Strange Functional Equation

From $f(x_{1}+x_{2})=f(x_{1})f(x_{2})$ when $x_{1}=0$ we know that $f(0)=1$ It is an even function, and also has x=1 as an asymptote. Therefore, the function must be the same for the period of 2; for example, from x=-1 to x=1 is the same as from x=1 to x=3. Thus, $f(x)=f(x+2n)$ when n is an integer

Hence, $\lim_{n\rightarrow \infty }ln(f(2n+\frac{1}{2n}))=\lim_{n\rightarrow \infty }ln(f(\frac{1}{2n}))=ln(f(0))=ln(1)=0$

It is easy to find out that the function is periodic with $P=2$ , i.e. $f(x)=f(x+2)$ from the given symmetry equations: $f(x)=f(-x)$ and $f(1-x)=f(1+x)$ . Also notice that $f(x_{1}+x_{2})=f(x_{1})\cdot f(x_{2})$ can be extended to $f(x_{1}+x_{2}+x_{3}+...+x_{2n})=f(x_{1})\cdot f(x_{2})\cdot f(x_{3})...f(x_{2n})$ for the same domain.
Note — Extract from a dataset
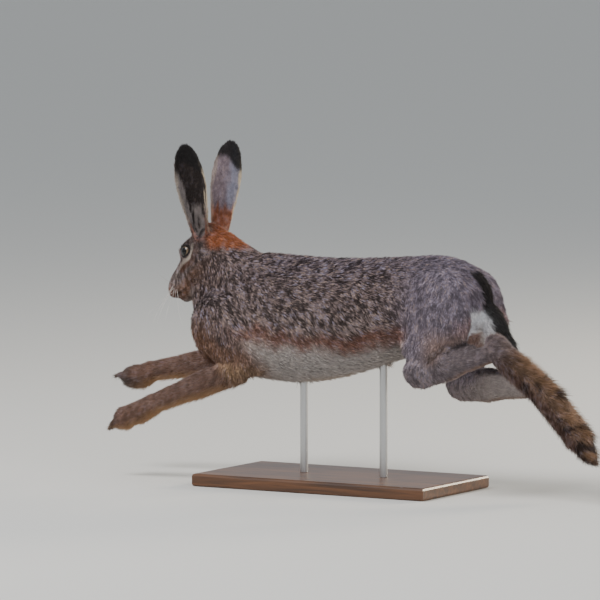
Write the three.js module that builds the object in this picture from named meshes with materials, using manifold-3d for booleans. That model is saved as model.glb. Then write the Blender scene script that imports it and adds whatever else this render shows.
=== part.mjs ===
// A brown hare at full stretch in its leap, life size, held up by a plain display stand.
// Millimetres, +Z up. The hare faces -X and its left side is towards -Y. The origin is the middle of
// the stand's underside, on the floor.

import * as THREE from "three";
import { mergeVertices } from "three/addons/utils/BufferGeometryUtils.js";
import Module from "manifold-3d";

const wasm = await Module();
wasm.setup();

const P = (x, y, z) => new THREE.Vector3(x, y, z);
const DEGREE = Math.PI / 180;

// Clearance between neighbouring parts
const GAP = 0.3;

// The trunk from breast to rump: heights of its top, widest level and bottom, and its half width
const trunkOutline = [
  { x: -206, top: 203, mid: 190, bottom: 176, half: 12 },
  { x: -198, top: 222, mid: 190, bottom: 160, half: 28 },
  { x: -180, top: 250, mid: 194, bottom: 147, half: 41 },
  { x: -145, top: 282, mid: 200, bottom: 137, half: 51 },
  { x: -110, top: 290, mid: 204, bottom: 132, half: 56 },
  { x: -58, top: 289, mid: 206, bottom: 129, half: 58 },
  { x: 0, top: 288, mid: 212, bottom: 137, half: 57 },
  { x: 57, top: 291, mid: 222, bottom: 154, half: 53 },
  { x: 100, top: 294, mid: 230, bottom: 168, half: 51 },
  { x: 141, top: 297, mid: 236, bottom: 180, half: 51 },
  { x: 170, top: 292, mid: 240, bottom: 190, half: 48 },
  { x: 192, top: 281, mid: 240, bottom: 200, half: 40 },
  { x: 206, top: 265, mid: 240, bottom: 213, half: 26 },
  { x: 212, top: 252, mid: 240, bottom: 226, half: 12 },
];
const LOIN_FRONT = -30;
const LOIN_BACK = 78;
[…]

Suppose that $x_{1}=x_{2}=x_{3}=...=x_{2n}=\frac{1}{2n}$ which gives us $f(x_{1}+x_{2}+x_{3}+...+x_{2n})=f(1)=(f(\frac{1}{2n}))^{2n}$ . Then $a_{n}=f(2n+\frac{1}{2n})=f(\frac{1}{2n})=a^\frac{1}{2n}$ . Thus, $\displaystyle\lim_{n\rightarrow\infty}(\ln\:a_{n})=\displaystyle\lim_{n\rightarrow\infty}(\frac{1}{2n}\cdot\ln\:a)=0$